Cuando se respetan los ritmos naturales desde el nacimiento, se están previniendo muchos de los problemas por los que nos preocupamos en la edad adulta, como es el caso de la dependencia afectiva, en su lado más oscuro. Porque la independencia, vista desde la salud, no consiste en la evitación o en la destrucción de los vínculos afectivos, ni en la omnipotente intención de no necesitar de nadie. Se refiere a la capacidad de amar sin temor, porque existe la confianza dentro de la relación de dependencia recíproca.
Visto desde este ángulo, la independencia entendida como no necesitar de nadie y hacerlo todo solo/a, más que un acto de valentía y un síntoma de salud, supone una necesidad imperiosa de mantener el control sobre la autonomía, y ni el amor ni el crecimiento personal caben en esta escena. Por su parte, la dependencia, en el lado brillante de su espectro, solo es posible en la medida en que se asume la responsabilidad de uno mismo/a, a la vez que se permite la experiencia de “perderse” en el/la otro/a.
Dice Umberto Galimberti, filósofo italiano:
“En el amor las cosas son más complicadas, porque quien ama de verdad no puede evitar ponerse en juego por completo. En el amor la puesta en juego no son el poder, el dinero o el éxito. En el amor la puesta en juego somos nosotros, que amamos”.
Pero en esta dependencia todos ganamos, cuando se trata de una dependencia recíproca, cuando el vínculo incita a buscar el acercamiento y existe la necesidad de aproximación a través del seguimiento, la llamada, la búsqueda, el apego.
Muy diferente es la situación cuando lo que impera es la necesidad de que alguien se haga cargo de la propia vida, poniendo en manos de la otra persona la responsabilidad de gestionarla, mientras se tira por la borda la autoestima. Esto es lo que se llama comunmente “dependencia afectiva”, de la que se habla tanto que ya parece no hacer falta decir nada más.
A este tipo de dependencia es a la que me he referido en publicaciones anteriores, y por lo cual quería completar la visión con su contraria, la dependencia “saludable”, es decir, la necesaria para la supervivencia afectiva, porque ¿quien, que haya logrado algo en su vida puede decir que lo ha hecho todo sin ayuda? En caso de que fuera cierto, antes de aplaudir su proeza, se podrá sentir una profunda tristeza por la soledad que le ha supuesto su hazaña.

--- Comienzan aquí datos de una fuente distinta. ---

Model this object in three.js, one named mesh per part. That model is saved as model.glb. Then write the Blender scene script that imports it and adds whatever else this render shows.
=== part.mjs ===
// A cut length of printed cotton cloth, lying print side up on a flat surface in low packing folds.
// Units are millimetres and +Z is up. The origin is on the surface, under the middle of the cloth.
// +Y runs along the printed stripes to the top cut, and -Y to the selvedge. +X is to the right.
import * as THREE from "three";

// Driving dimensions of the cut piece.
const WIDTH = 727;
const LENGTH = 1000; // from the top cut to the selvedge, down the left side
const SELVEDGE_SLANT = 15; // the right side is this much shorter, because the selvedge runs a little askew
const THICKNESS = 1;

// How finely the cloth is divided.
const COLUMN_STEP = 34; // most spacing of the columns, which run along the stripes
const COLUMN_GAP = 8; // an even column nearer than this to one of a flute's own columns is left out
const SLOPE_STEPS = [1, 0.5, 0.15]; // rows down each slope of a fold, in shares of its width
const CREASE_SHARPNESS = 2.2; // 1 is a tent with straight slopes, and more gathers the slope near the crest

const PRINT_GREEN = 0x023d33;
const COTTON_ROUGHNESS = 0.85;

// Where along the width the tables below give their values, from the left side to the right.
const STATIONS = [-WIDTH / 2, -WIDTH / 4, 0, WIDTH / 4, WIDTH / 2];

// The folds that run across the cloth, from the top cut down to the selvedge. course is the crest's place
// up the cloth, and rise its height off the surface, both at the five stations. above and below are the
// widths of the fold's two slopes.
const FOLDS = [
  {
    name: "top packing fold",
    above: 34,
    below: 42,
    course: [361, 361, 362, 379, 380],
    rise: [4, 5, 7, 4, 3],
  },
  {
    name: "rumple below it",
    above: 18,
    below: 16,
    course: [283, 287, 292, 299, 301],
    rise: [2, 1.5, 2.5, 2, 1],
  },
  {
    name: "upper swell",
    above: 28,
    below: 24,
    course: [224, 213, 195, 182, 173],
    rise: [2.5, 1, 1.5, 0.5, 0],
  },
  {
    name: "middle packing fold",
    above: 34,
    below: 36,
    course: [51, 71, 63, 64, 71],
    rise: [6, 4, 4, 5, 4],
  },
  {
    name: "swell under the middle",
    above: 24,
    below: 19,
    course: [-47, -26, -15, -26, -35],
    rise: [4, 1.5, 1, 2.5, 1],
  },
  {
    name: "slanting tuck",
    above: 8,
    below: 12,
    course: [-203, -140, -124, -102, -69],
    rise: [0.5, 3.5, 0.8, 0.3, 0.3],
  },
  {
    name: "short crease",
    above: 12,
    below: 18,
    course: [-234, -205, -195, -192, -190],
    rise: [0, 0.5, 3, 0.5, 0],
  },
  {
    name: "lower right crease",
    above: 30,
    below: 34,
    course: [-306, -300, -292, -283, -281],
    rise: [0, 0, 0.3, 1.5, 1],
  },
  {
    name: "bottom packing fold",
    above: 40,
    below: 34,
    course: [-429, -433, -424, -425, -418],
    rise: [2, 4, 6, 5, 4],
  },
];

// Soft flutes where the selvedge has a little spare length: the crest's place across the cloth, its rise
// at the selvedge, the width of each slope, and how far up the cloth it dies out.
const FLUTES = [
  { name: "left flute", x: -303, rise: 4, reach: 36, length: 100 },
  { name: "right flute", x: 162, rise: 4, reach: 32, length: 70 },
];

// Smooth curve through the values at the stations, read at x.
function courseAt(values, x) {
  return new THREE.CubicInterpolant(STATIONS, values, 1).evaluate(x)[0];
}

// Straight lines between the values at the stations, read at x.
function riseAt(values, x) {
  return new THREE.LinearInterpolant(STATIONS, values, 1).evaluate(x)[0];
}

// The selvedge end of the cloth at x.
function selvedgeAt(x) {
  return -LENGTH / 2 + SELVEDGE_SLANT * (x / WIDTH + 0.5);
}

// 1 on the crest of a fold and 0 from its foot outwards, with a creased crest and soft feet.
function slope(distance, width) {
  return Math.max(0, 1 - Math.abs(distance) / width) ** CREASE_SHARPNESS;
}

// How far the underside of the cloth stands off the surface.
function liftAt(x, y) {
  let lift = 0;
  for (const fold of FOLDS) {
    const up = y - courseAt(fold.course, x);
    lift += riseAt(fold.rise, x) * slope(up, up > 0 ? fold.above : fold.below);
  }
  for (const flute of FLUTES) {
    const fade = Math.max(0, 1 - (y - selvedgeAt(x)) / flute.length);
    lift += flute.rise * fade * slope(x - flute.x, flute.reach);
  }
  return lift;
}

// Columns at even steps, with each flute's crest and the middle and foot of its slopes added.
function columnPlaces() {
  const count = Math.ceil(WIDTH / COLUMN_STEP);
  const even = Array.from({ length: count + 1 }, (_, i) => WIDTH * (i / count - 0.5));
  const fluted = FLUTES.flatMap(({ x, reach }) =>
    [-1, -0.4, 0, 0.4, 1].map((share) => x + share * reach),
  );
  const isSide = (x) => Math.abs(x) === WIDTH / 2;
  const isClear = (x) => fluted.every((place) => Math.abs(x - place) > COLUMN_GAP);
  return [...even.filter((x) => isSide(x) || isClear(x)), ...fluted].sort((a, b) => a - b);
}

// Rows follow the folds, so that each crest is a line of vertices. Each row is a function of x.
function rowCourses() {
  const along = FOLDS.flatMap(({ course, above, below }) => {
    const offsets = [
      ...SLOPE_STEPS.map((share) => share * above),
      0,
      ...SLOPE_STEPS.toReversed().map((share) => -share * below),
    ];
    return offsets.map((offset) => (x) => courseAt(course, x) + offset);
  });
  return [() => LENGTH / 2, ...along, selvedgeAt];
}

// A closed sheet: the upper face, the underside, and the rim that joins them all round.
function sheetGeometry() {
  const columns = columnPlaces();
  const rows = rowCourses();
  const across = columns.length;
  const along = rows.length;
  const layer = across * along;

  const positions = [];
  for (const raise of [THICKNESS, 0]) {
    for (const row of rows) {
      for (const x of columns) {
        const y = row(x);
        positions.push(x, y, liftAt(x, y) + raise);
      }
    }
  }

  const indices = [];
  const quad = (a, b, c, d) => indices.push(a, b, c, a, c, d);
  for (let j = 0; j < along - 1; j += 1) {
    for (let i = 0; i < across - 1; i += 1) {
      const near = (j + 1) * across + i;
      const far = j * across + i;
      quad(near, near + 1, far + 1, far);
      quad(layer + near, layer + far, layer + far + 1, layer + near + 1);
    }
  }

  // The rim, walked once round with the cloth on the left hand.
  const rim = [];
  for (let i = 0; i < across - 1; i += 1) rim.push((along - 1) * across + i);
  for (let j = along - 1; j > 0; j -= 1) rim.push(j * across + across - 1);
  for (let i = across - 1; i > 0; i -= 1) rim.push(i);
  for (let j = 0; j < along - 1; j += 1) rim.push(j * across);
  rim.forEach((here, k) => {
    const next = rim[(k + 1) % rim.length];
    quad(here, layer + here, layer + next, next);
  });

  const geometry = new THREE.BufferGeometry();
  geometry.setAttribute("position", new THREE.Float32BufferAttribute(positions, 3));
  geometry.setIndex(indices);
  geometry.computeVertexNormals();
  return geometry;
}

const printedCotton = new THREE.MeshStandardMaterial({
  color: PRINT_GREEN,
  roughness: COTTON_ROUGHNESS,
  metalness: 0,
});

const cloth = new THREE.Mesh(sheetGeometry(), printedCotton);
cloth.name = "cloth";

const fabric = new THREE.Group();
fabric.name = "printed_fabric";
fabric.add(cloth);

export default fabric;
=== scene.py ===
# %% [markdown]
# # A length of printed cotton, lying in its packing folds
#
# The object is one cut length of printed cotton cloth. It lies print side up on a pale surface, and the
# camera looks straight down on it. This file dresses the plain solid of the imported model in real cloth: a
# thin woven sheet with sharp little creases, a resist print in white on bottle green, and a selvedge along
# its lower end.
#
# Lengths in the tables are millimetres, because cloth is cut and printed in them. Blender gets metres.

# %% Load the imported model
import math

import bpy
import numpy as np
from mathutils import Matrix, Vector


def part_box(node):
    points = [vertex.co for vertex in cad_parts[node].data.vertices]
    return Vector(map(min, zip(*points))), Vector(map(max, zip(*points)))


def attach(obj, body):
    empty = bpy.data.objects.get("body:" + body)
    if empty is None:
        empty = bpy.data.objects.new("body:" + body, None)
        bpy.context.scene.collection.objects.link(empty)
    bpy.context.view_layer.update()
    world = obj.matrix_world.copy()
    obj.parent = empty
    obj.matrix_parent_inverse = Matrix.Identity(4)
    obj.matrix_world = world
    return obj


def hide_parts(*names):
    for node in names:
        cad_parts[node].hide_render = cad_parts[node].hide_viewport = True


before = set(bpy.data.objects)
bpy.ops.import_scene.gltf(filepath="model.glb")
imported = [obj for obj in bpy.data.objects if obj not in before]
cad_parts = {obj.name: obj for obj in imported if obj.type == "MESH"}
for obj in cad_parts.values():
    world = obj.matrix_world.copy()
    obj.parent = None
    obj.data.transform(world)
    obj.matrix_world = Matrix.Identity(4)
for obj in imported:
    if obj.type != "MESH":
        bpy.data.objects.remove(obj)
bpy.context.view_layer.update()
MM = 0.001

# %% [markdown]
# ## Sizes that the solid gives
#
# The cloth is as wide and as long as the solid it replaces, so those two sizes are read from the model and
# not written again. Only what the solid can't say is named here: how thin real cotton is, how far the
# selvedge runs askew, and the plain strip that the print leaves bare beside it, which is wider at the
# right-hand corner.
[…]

Entonces, parece ser que la lucha no está en la defensa contra la dependencia, sino más bien en potenciar la asertividad en la elección de la pareja, del amigo, del maestro, del terapeuta, para no tener que pasarse la vida defendiéndose sino, más bien, poder caminar a su lado con la confianza, a veces ciega, de que nos perdemos para encontrarnos, y si es en compañía, mejor.